▸ Exercise task
Search the data below for the string "rigid". Extract every line that contains it.

(Data entries)
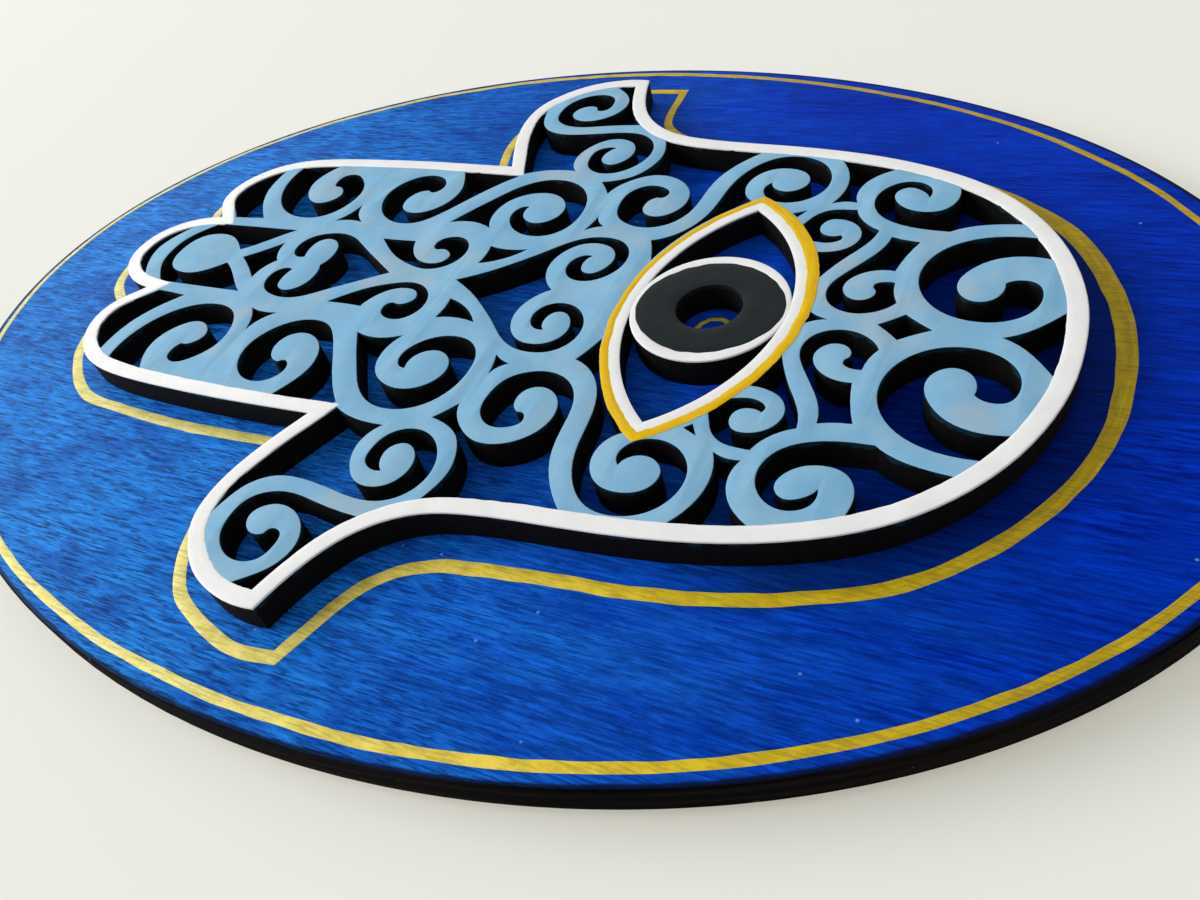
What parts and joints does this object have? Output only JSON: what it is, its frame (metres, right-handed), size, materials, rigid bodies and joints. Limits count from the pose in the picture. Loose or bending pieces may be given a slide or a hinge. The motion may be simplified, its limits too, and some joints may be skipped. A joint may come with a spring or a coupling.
{
  "type": "hamsa wall plaque",
  "caption": "Oval stained-plywood wall plaque carrying a laser-cut fretwork hand with scrollwork and an eye, hung by a sawtooth hanger with felt pads at the back",
  "frame": {"origin": "bottom centre of the bounding box: the plane of the wall that the pads and the hanger rest on, below the middle of the oval board", "axes": "+Y along the board's long axis from the wrist to the fingertips, +X to the viewer's right, +Z out of the painted face"},
  "size_m": [0.21, 0.3, 0.0152],
  "materials": {
    "stained_plywood": "ultramarine stain under a satin varnish, the edge painted black",
    "painted_fibreboard": "light blue brushed acrylic on the face, laser-charred black on the cut walls",
    "hanger_steel": "zinc plated sheet",
    "nail_steel": "zinc plated",
    "felt": "dark wool felt"
  },
  "bodies": {
    "root": {"backboard": "stained_plywood", "hamsa_panel": "painted_fibreboard", "sawtooth_hanger": "hanger_steel", "hanger_nails": "nail_steel", "bumper_pad_left": "felt", "bumper_pad_right": "felt"}
  },
  "joints": []
}
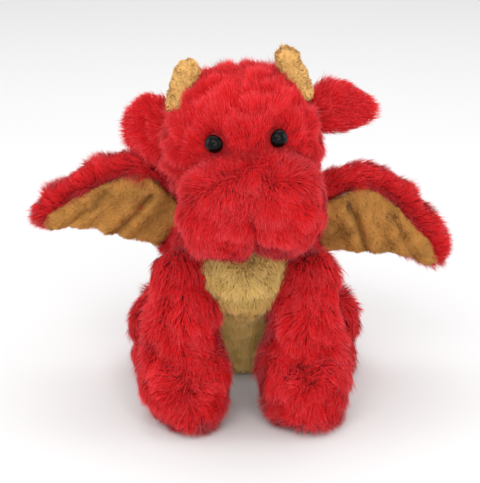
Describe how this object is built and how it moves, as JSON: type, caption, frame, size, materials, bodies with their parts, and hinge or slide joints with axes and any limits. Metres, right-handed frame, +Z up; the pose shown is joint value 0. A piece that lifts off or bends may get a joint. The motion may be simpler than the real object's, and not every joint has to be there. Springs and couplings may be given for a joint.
{
  "type": "hand puppet",
  "caption": "Sitting plush dragon hand puppet in long-pile fabric, with finger pockets in the head and front legs and a round hand opening underneath.",
  "frame": {"origin": "the middle of the round hand opening, on the floor the puppet sits on", "axes": "+Z is up, -Y is the way the puppet faces, +X is the puppet's left"},
  "size_m": [0.2885, 0.2866, 0.2409],
  "materials": {
    "red_fur": "matte",
    "gold_fur": "matte",
    "gold_plush": "matte",
    "horn_plush": "matte",
    "filling": "matte",
    "lining": "matte",
    "binding": "matte",
    "thread": "matte",
    "eye_plastic": "gloss",
    "washer_plastic": "matte"
  },
  "bodies": {
    "torso": {"body_skin": "red_fur", "belly_panel": "gold_fur", "body_stuffing": "filling", "palm_glove": "lining", "opening_hem": "binding"},
    "neck": {"neck_pad": "filling"},
    "head": {"head_skin": "red_fur", "head_stuffing": "filling", "finger_pocket_head": "lining", "muzzle_skin": "red_fur", "muzzle_stuffing": "filling", "muzzle_stitch": "thread", "eye_left": "eye_plastic", "eye_right": "eye_plastic", "eye_washers": "washer_plastic", "horn_left": "horn_plush", "horn_right": "horn_plush", "horn_stuffing": "filling"},
    "ear_left": {"ear_left": "red_fur"},
    "ear_right": {"ear_right": "red_fur"},
    "leg_left": {"leg_left_skin": "red_fur", "leg_left_stuffing": "filling", "finger_pocket_left": "lining"},
    "leg_right": {"leg_right_skin": "red_fur", "leg_right_stuffing": "filling", "finger_pocket_right": "lining"},
    "hind_left": {"hind_left_skin": "red_fur", "hind_left_stuffing": "filling"},
    "hind_right": {"hind_right_skin": "red_fur", "hind_right_stuffing": "filling"},
    "tail": {"tail_skin": "red_fur", "tail_stuffing": "filling"},
    "wing_left": {"wing_left_fur": "red_fur", "wing_left_wadding": "filling", "wing_left_lining": "gold_plush"},
    "wing_right": {"wing_right_fur": "red_fur", "wing_right_wadding": "filling", "wing_right_lining": "gold_plush"}
  },
  "joints": [
    {"name": "neck_turn", "type": "hinge", "parent": "torso", "child": "neck", "pos_m": [0, -0.076, 0.148], "axis": [0, -0.4755, 0.8797], "range_deg": [-25, 25], "stiffness_Nm_per_rad": 0.5},
    {"name": "head_nod", "type": "hinge", "parent": "neck", "child": "head", "pos_m": [0, -0.076, 0.148], "axis": [1, 0, 0], "range_deg": [-20, 12], "stiffness_Nm_per_rad": 0.6},
    {"name": "ear_left_flop", "type": "hinge", "parent": "head", "child": "ear_left", "pos_m": [0.04278, -0.07702, 0.19809], "axis": [-0.2465, -0.0172, 0.969], "range_deg": [-15, 15], "stiffness_Nm_per_rad": 0.02},
    {"name": "ear_right_flop", "type": "hinge", "parent": "head", "child": "ear_right", "pos_m": [-0.04877, -0.08342, 0.19168], "axis": [-0.1096, -0.0077, -0.994], "range_deg": [-15, 15], "stiffness_Nm_per_rad": 0.02},
    {"name": "leg_left_swing", "type": "hinge", "parent": "torso", "child": "leg_left", "pos_m": [0.042, -0.098, 0.09], "axis": [-1, 0, 0], "range_deg": [-5, 50], "stiffness_Nm_per_rad": 0.25},
    {"name": "leg_right_swing", "type": "hinge", "parent": "torso", "child": "leg_right", "pos_m": [-0.042, -0.098, 0.09], "axis": [-1, 0, 0], "range_deg": [-5, 50], "stiffness_Nm_per_rad": 0.25},
    {"name": "hind_left_lift", "type": "hinge", "parent": "torso", "child": "hind_left", "pos_m": [0.055, -0.034, 0.031], "axis": [-1, 0, 0], "range_deg": [-6, 20], "stiffness_Nm_per_rad": 0.25},
    {"name": "hind_right_lift", "type": "hinge", "parent": "torso", "child": "hind_right", "pos_m": [-0.055, -0.034, 0.031], "axis": [-1, 0, 0], "range_deg": [-6, 20], "stiffness_Nm_per_rad": 0.25},
    {"name": "wing_left_flap", "type": "hinge", "parent": "torso", "child": "wing_left", "pos_m": [0.0455, -0.047, 0.109], "axis": [-0.3566, -0.2378, 0.9035], "range_deg": [-12, 28], "stiffness_Nm_per_rad": 0.08},
    {"name": "wing_right_flap", "type": "hinge", "parent": "torso", "child": "wing_right", "pos_m": [-0.0455, -0.047, 0.109], "axis": [-0.3566, 0.2378, -0.9035], "range_deg": [-12, 28], "stiffness_Nm_per_rad": 0.08},
    {"name": "tail_sway", "type": "hinge", "parent": "torso", "child": "tail", "pos_m": [0, 0.038, 0.06], "axis": [0, 0, 1], "range_deg": [-23, 23], "stiffness_Nm_per_rad": 0.1}
  ]
}
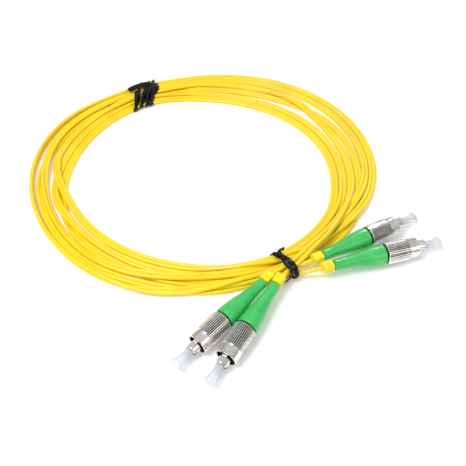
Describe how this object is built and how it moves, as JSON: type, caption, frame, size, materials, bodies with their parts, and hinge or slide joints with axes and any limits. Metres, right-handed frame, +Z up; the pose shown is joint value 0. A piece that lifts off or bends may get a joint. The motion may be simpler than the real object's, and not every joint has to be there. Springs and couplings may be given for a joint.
{
  "type": "fiber optic patch cord",
  "caption": "Duplex fibre optic patch cord wound in a loose tied ring, with threaded round connectors, strain relief boots and dust caps at its ends.",
  "frame": {"origin": "on the surface the cord lies on, under the middle of the box round the four connectors", "axes": "+Z up from the surface; +X along the row of connector ends, from the pair that points forwards and left to the pair that points right; +Y from the connectors towards the wound ring"},
  "size_m": [0.2029, 0.2101, 0.0163],
  "materials": {
    "jacket_yellow": "satin PVC jacket",
    "marker_yellow": "glossy moulded plastic",
    "boot_green": "satin moulded elastomer",
    "nickel_plate": "nickel-plated brass",
    "crimp_metal": "plain turned brass",
    "zirconia": "polished",
    "spring_steel": "drawn wire",
    "fibre_buffer": "satin",
    "cap_plastic": "translucent moulded polyethylene",
    "tie_black": "glossy strap"
  },
  "bodies": {
    "cord": {"front_body_a1": "nickel_plate", "rear_body_a1": "nickel_plate", "crimp_sleeve_a1": "crimp_metal", "boot_a1": "boot_green", "marker_sleeve_a1": "marker_yellow", "jacket_tail_a1": "jacket_yellow", "jacket_end_a1": "jacket_yellow", "ferrule_spring_a1": "spring_steel", "front_body_a2": "nickel_plate", "rear_body_a2": "nickel_plate", "crimp_sleeve_a2": "crimp_metal", "boot_a2": "boot_green", "marker_sleeve_a2": "marker_yellow", "jacket_tail_a2": "jacket_yellow", "jacket_end_a2": "jacket_yellow", "ferrule_spring_a2": "spring_steel", "front_body_b1": "nickel_plate", "rear_body_b1": "nickel_plate", "crimp_sleeve_b1": "crimp_metal", "boot_b1": "boot_green", "marker_sleeve_b1": "marker_yellow", "jacket_tail_b1": "jacket_yellow", "jacket_end_b1": "jacket_yellow", "ferrule_spring_b1": "spring_steel", "front_body_b2": "nickel_plate", "rear_body_b2": "nickel_plate", "crimp_sleeve_b2": "crimp_metal", "boot_b2": "boot_green", "marker_sleeve_b2": "marker_yellow", "jacket_tail_b2": "jacket_yellow", "jacket_end_b2": "jacket_yellow", "ferrule_spring_b2": "spring_steel", "cord_coil": "jacket_yellow", "tie_front": "tie_black", "tie_back": "tie_black"},
    "nut_a1": {"coupling_nut_a1": "nickel_plate"},
    "ferrule_a1": {"ferrule_a1": "zirconia", "ferrule_flange_a1": "nickel_plate", "buffered_fibre_a1": "fibre_buffer"},
    "cap_a1": {"dust_cap_a1": "cap_plastic"},
    "nut_a2": {"coupling_nut_a2": "nickel_plate"},
    "ferrule_a2": {"ferrule_a2": "zirconia", "ferrule_flange_a2": "nickel_plate", "buffered_fibre_a2": "fibre_buffer"},
    "cap_a2": {"dust_cap_a2": "cap_plastic"},
    "nut_b1": {"coupling_nut_b1": "nickel_plate"},
    "ferrule_b1": {"ferrule_b1": "zirconia", "ferrule_flange_b1": "nickel_plate", "buffered_fibre_b1": "fibre_buffer"},
    "cap_b1": {"dust_cap_b1": "cap_plastic"},
    "nut_b2": {"coupling_nut_b2": "nickel_plate"},
    "ferrule_b2": {"ferrule_b2": "zirconia", "ferrule_flange_b2": "nickel_plate", "buffered_fibre_b2": "fibre_buffer"},
    "cap_b2": {"dust_cap_b2": "cap_plastic"}
  },
  "joints": [
    {"name": "nut_spin_a1", "type": "hinge", "parent": "cord", "child": "nut_a1", "pos_m": [-0.04487, -0.02089, 0.00525], "axis": [-0.6772, -0.7339, -0.0523], "continuous": true},
    {"name": "ferrule_float_a1", "type": "slide", "parent": "cord", "child": "ferrule_a1", "axis": [0.6772, 0.7339, 0.0523], "range_m": [0, 0.0015], "stiffness_N_per_m": 2000, "deforming": ["ferrule_spring_a1"]},
    {"name": "cap_pull_a1", "type": "slide", "parent": "ferrule_a1", "child": "cap_a1", "axis": [-0.6772, -0.7339, -0.0523], "range_m": [0, 0.012]},
    {"name": "nut_spin_a2", "type": "hinge", "parent": "cord", "child": "nut_a2", "pos_m": [-0.0344, -0.02615, 0.00525], "axis": [-0.5218, -0.8515, -0.0523], "continuous": true},
    {"name": "ferrule_float_a2", "type": "slide", "parent": "cord", "child": "ferrule_a2", "axis": [0.5218, 0.8515, 0.0523], "range_m": [0, 0.0015], "stiffness_N_per_m": 2000, "deforming": ["ferrule_spring_a2"]},
    {"name": "cap_pull_a2", "type": "slide", "parent": "ferrule_a2", "child": "cap_a2", "axis": [-0.5218, -0.8515, -0.0523], "range_m": [0, 0.012]},
    {"name": "nut_spin_b1", "type": "hinge", "parent": "cord", "child": "nut_b1", "pos_m": [0.03271, 0.03364, 0.00525], "axis": [0.8692, 0.4917, -0.0523], "continuous": true},
    {"name": "ferrule_float_b1", "type": "slide", "parent": "cord", "child": "ferrule_b1", "axis": [-0.8692, -0.4917, 0.0523], "range_m": [0, 0.0015], "stiffness_N_per_m": 2000, "deforming": ["ferrule_spring_b1"]},
    {"name": "cap_pull_b1", "type": "slide", "parent": "ferrule_b1", "child": "cap_b1", "axis": [0.8692, 0.4917, -0.0523], "range_m": [0, 0.012]},
    {"name": "nut_spin_b2", "type": "hinge", "parent": "cord", "child": "nut_b2", "pos_m": [0.03976, 0.02196, 0.00525], "axis": [0.9519, 0.302, -0.0523], "continuous": true},
    {"name": "ferrule_float_b2", "type": "slide", "parent": "cord", "child": "ferrule_b2", "axis": [-0.9519, -0.302, 0.0523], "range_m": [0, 0.0015], "stiffness_N_per_m": 2000, "deforming": ["ferrule_spring_b2"]},
    {"name": "cap_pull_b2", "type": "slide", "parent": "ferrule_b2", "child": "cap_b2", "axis": [0.9519, 0.302, -0.0523], "range_m": [0, 0.012]}
  ]
}
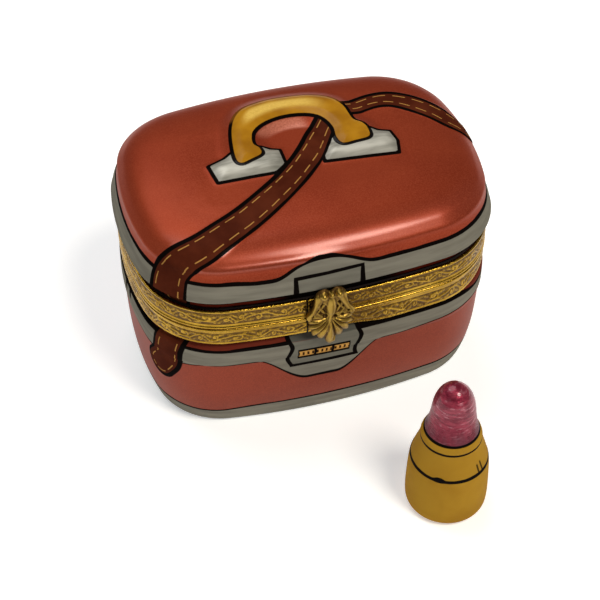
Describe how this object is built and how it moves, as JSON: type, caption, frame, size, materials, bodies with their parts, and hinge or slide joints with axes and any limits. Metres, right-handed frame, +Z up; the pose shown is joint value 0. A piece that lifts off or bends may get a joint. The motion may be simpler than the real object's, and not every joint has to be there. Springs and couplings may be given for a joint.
{
  "type": "hinged porcelain trinket box with porcelain lipstick",
  "caption": "Hinged porcelain trinket box shaped as a small vanity case, with gilt brass mounts and a painted strap, and a loose porcelain lipstick standing in front of it.",
  "frame": {"origin": "on the table, in the middle of the box's flat foot", "axes": "+Z up out of the lid, the clasp and the lipstick towards -Y, the hinge towards +Y, the box's long side along X"},
  "size_m": [0.057, 0.0689, 0.039],
  "materials": {
    "painted_porcelain": "glossy painted and lustred hard porcelain, opaque",
    "lustre_porcelain": "glossy painted hard porcelain, opaque",
    "gilt_brass": "gilt, stamped in relief, dark patina in the recesses",
    "cement": "matt mineral cement"
  },
  "bodies": {
    "base": {"base_shell": "painted_porcelain", "lower_bezel": "gilt_brass", "lower_bezel_cement": "cement", "base_hinge_bearer": "gilt_brass", "base_knuckle_1": "gilt_brass", "base_knuckle_2": "gilt_brass", "base_knuckle_3": "gilt_brass", "hinge_pin": "gilt_brass", "catch_bead": "gilt_brass"},
    "lid": {"lid_shell": "painted_porcelain", "upper_bezel": "gilt_brass", "upper_bezel_cement": "cement", "lid_hinge_bearer": "gilt_brass", "lid_knuckle_1": "gilt_brass", "lid_knuckle_2": "gilt_brass", "clasp_ornament": "gilt_brass", "clasp_tongue": "gilt_brass"},
    "lipstick": {"lipstick": "lustre_porcelain"}
  },
  "joints": [
    {"name": "lid_hinge", "type": "hinge", "parent": "base", "child": "lid", "pos_m": [0, 0.02175, 0.0234], "axis": [-1, 0, 0], "range_deg": [0, 100]},
    {"name": "lipstick_lift", "type": "slide", "parent": "base", "child": "lipstick", "axis": [0, 0, 1], "range_m": [0, 0.03]}
  ]
}
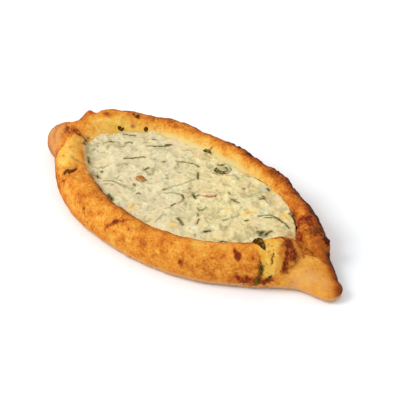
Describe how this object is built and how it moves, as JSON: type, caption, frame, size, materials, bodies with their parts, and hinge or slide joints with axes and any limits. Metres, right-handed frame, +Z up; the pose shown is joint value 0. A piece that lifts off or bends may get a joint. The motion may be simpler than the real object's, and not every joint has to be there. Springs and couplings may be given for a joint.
{
  "type": "manakish",
  "caption": "Boat-shaped manakish: a golden baked dough boat with a rolled rim, pinched at one end and drawn out to a tail at the other, open over a bed of white cheese and green herbs.",
  "frame": {"origin": "centre of the bounding box's bottom face, on the flat base the boat rests on", "axes": "+X along the boat from the pinched knob to the drawn-out tail, +Y across it, +Z up out of the filling"},
  "size_m": [0.2114, 0.1022, 0.0248],
  "materials": {
    "crust": "matte baked dough, golden orange with browned ridges and a paler underside",
    "cheese": "moist curd cheese flecked with green herbs"
  },
  "bodies": {
    "root": {"crust": "crust", "cheese_filling": "cheese"}
  },
  "joints": []
}
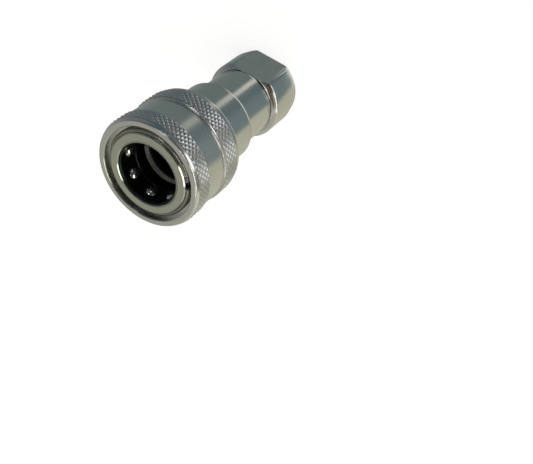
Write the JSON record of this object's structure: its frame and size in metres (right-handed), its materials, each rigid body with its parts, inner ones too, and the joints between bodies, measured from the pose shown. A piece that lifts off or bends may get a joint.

▸ Reply to the exercise
What parts and joints does this object have? Output only JSON: what it is, its frame (metres, right-handed), size, materials, rigid bodies and joints. Limits count from the pose in the picture. Loose or bending pieces may be given a slide or a hinge. The motion may be simplified, its limits too, and some joints may be skipped. A joint may come with a spring or a coupling.
Write the JSON record of this object's structure: its frame and size in metres (right-handed), its materials, each rigid body with its parts, inner ones too, and the joints between bodies, measured from the pose shown. A piece that lifts off or bends may get a joint.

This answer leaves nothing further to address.